Studio album by Ginuwine
- Released: June 23, 2009
- Length: 53:21
- Label: Notifi; Asylum; Warner Bros.;
- Producer: Ted Clinkscale; Melvin Coleman; Bryan-Michael Cox; Blac Elvis; J-Roc; Dante Jackson; Bei Maejor; Michael Naylor; Pop & Oak; Melvin Rogers; Timbaland;

Ginuwine chronology
| Greatest Hits (2006) | A Man's Thoughts (2009) | Elgin (2011) |

Singles from A Man's Thoughts
- "Last Chance" Released: March 31, 2009; "Trouble" Released: January 18, 2010; "Get Involved" Released: January 29, 2010;

= A Man's Thoughts =

A Man's Thoughts is the sixth studio album from American R&B singer Ginuwine. It was released by Notifi in partnership with Asylum Records on June 23, 2009 in the United States, with distribution handled by Warner Bros. The singer co-wrote just under fifty songs for the album and worked a variety of producers on new material, including Bryan-Michael Cox, Blac Elvis, Bei Maejor, and Pop & Oak. He also reunited with early career collaborators Timbaland and Missy Elliott on the song "Get Involved."

Critics offered varied assessments of A Man's Thoughts, with some praising its mature tone and emotional depth, while others criticized its lack of standout material and overreliance on slow, formulaic ballads.
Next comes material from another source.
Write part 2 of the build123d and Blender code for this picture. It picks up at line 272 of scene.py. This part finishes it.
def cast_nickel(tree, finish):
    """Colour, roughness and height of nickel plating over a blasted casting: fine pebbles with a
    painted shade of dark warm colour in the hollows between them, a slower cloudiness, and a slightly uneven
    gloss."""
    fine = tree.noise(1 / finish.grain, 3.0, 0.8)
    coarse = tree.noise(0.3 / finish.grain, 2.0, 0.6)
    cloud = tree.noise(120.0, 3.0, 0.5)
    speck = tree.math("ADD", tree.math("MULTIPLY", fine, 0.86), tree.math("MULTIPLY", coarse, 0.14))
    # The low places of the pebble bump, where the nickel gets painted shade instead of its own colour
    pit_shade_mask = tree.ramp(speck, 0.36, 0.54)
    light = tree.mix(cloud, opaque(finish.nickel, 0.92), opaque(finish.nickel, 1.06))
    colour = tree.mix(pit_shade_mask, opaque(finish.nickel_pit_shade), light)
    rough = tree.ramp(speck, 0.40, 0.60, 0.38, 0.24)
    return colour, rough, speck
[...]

The album opened at number nine on the US Billboard 200, selling 38,000 units in its first week, and scored Ginuwine's his second number one on the Top R&B/Hip-Hop Albums chart after The Senior in 2003. Lead single "Last Chance" became a top three hit on the US Hot R&B/Hip-Hop Songs chart.

==Background==
In November 2005, Ginuwine released Back II da Basics, his fifth studio album on Epic Records. The project opened and peaked at number twelve on the US Billboard 200, selling less than 200,000 copies domestically. With singles such as "When We Make Love" failing to impact on the charts, the album ultimately resulted in the termination of his contract with Epic Records, with the label releasing his first compilation album, Greatest Hits, the following year. In May 2007, Koch Records issued a complilation titled I Apologize under Ginuwine's name. Although it peaked at number 50 on the US Top R&B/Hip-Hop Albums chart, the singer later clarified that the release was neither independent nor approved by him and consisted solely of previously recorded material along with other artist's songs.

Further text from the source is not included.